Another interesting part of a Primark shopping trip is the difficulty in getting into a changing room. You will see in Primark women trying their clothes on in front of mirrors in the store. Shoppers dress for Primark, wearing leggings and singlets to allow them to try all types of clothes on the shop floor. I vowed never to get to this point.... Just as I vowed never to wear my bikini to a public park and pretend, I’m at the beach. I thought when I think Hyde Park is Manly Beach it is time to go home. With pride I can say I've not been in my cosies in a London park... But I have to admit I have tried clothes on in front of the mirror at my local Primark.
Primark shoppers seem to leave their manners at the door – which is absolutely necessary. I’m sure when a shopper walks to the front door of Primark and picks up a basket, they put down their manners and think 'thank you I won't be needing you anymore'!
If you look around the demographics of Primark shoppers is diverse, but one thing is clear- men don’t shop at Primark, they may be in the store, but they are not shopping. They are mostly searching for their girlfriend or wife. Poor lost soldiers. Some of them look like they have been lost for days. I’m sure many came in clean shaven and now have a 12 o’clock shadow. It is a cruel woman who takes their man to Primark and dumps them in the hosiery section and walks off.

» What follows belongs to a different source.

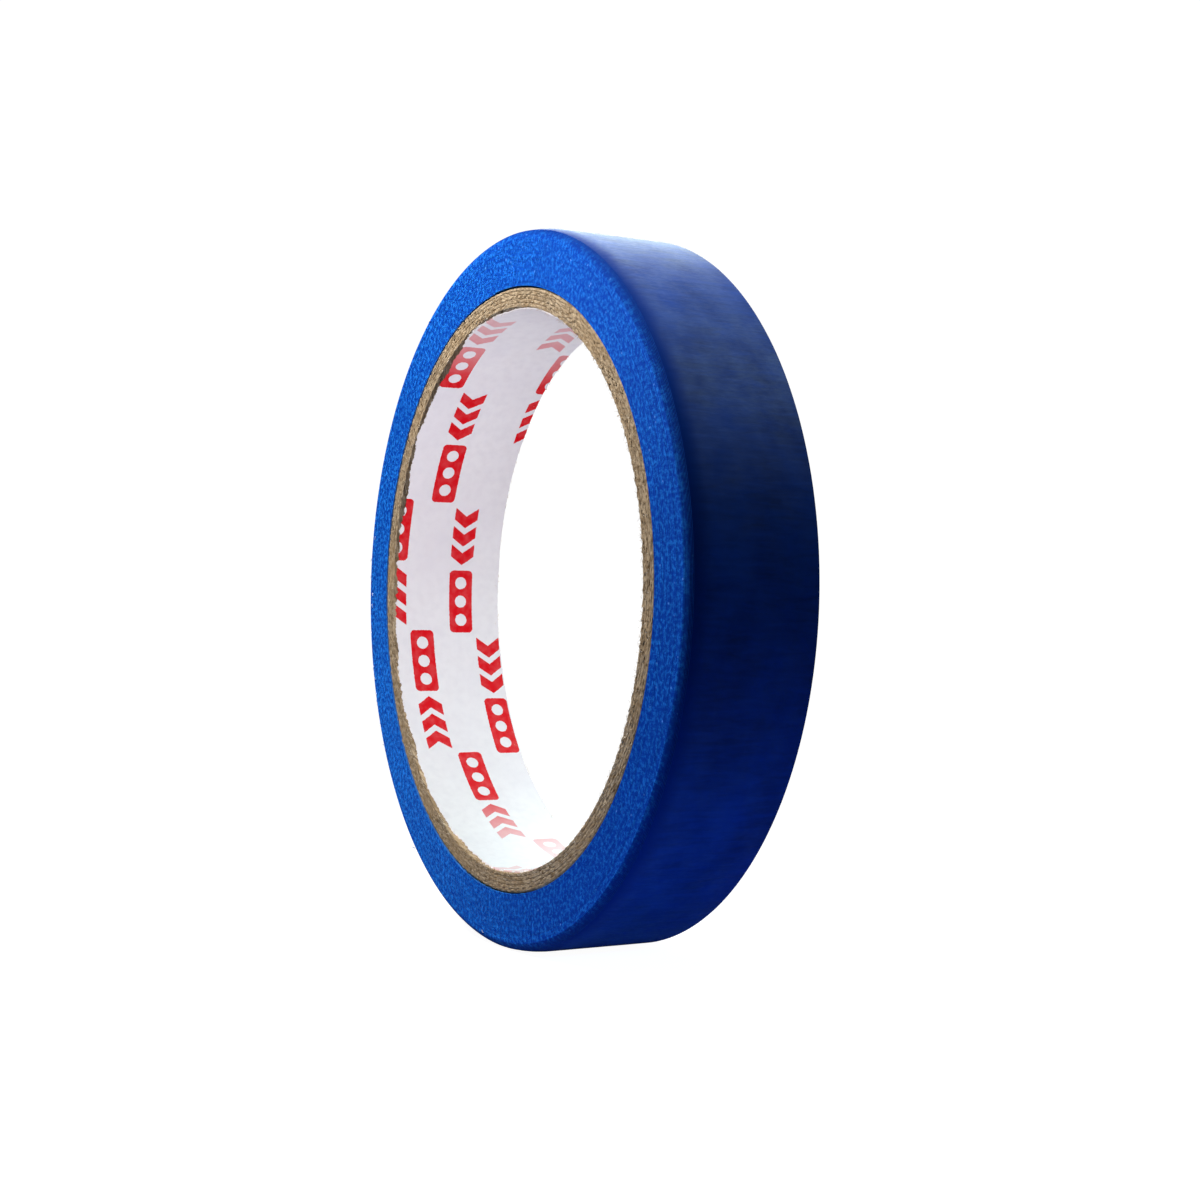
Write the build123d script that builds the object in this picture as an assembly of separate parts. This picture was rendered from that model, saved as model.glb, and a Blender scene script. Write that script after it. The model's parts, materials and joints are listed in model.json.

On the occasions I've taken my boyfriend to Primark I have considered attaching him to me like a toddler on a belt. I don't want to see him roaming with a look of despair on his face only matched by that moment in a football match when you realise your team cannot win. I thought the toddler strap was an excellent idea – this would allow him to see me, thereby reducing his fear of being lost or left behind in Primark, and I could still find him to allow him to pay! Win / Win. He of course found a better solution 'how about you go in, and I'll go to the Nike shop, and we meet back at Starbucks in an hour?'
Noooooooooooo! don’t leave me to shop alone... I don’t know what may happen to me.